Conformément à l’article 34 de la Charte, l’Union reconnaît et respecte le droit à une aide sociale et à une aide au logement destinées à assurer une existence digne à tous ceux qui ne disposent pas de ressources suffisantes. Dans la mesure où l’aide en cause remplit la finalité énoncée par la Charte, elle doit être considérée comme faisant partie des prestations essentielles.

Réponse :

L’article 11 §1 d) de la directive 2003/109 s’oppose à une réglementation nationale ou régionale qui prévoit, en ce qui concerne l’octroi d’une aide au logement, un traitement différent pour un ressortissant de pays tiers bénéficiaire du statut de résident de longue durée par rapport à celui réservé aux nationaux résidant dans la même province ou région…

Aussi :

62. L’article 6, paragraphe 3, TUE ne régit pas la relation entre la CEDH et les ordres juridiques des États membres et ne détermine pas non plus les conséquences à tirer par un juge national en cas de conflit entre les droits garantis par cette convention et une règle de droit national.

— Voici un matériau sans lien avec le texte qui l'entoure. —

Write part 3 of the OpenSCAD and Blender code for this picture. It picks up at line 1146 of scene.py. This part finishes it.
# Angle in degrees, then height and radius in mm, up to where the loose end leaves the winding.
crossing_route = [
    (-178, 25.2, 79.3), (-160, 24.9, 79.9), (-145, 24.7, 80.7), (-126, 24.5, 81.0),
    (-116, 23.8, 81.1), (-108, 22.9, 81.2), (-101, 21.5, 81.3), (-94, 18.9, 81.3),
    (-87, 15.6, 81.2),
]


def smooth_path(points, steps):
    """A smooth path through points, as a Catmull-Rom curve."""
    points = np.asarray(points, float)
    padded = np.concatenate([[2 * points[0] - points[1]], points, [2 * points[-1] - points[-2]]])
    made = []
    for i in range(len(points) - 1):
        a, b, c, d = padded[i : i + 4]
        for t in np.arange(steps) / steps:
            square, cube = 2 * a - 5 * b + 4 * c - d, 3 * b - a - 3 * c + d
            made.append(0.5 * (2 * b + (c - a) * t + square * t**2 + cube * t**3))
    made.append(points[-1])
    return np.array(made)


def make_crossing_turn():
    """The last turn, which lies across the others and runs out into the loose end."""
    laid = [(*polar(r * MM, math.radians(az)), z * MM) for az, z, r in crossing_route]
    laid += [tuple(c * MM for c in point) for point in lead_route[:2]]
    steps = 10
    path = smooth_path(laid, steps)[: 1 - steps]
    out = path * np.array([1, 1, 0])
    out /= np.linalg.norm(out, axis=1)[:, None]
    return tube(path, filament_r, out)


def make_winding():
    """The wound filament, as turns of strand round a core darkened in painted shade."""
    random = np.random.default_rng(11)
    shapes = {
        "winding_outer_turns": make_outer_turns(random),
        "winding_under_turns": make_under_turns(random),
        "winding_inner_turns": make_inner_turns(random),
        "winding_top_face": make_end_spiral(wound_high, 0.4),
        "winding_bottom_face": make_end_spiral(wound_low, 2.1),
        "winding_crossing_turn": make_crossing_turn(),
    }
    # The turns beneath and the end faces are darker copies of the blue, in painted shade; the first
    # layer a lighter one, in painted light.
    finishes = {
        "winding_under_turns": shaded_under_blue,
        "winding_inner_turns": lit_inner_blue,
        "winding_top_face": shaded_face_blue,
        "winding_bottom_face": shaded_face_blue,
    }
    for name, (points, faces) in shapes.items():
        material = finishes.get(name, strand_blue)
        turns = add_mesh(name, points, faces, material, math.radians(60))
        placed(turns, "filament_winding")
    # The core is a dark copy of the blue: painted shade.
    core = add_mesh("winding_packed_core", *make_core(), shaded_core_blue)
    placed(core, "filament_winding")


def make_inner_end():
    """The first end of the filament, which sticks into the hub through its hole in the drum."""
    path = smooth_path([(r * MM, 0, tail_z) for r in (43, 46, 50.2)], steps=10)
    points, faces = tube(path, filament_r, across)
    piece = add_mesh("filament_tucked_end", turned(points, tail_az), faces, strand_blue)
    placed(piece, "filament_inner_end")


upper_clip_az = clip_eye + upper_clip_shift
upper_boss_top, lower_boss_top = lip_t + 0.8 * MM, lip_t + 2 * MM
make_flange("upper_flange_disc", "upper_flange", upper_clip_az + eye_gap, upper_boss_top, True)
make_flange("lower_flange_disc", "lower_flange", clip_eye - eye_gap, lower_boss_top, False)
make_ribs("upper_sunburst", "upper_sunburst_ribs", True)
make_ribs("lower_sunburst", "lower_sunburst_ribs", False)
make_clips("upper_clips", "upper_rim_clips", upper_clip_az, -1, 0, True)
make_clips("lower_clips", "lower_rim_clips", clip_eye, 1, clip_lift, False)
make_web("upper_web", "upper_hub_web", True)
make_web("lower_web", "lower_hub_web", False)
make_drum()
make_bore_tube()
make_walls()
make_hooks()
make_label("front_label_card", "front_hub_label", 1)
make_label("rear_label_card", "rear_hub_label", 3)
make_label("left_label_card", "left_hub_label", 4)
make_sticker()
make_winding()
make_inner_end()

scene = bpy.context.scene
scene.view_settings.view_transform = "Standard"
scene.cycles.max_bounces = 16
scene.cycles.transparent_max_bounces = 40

63. Il convient donc de répondre à la deuxième question que la référence que fait l’article 6, paragraphe 3, TUE à la CEDH n’impose pas au juge national, en cas de conflit entre une règle de droit national et la CEDH, d’appliquer directement les dispositions de ladite convention, en écartant l’application de la règle de droit national incompatible avec celle-ci.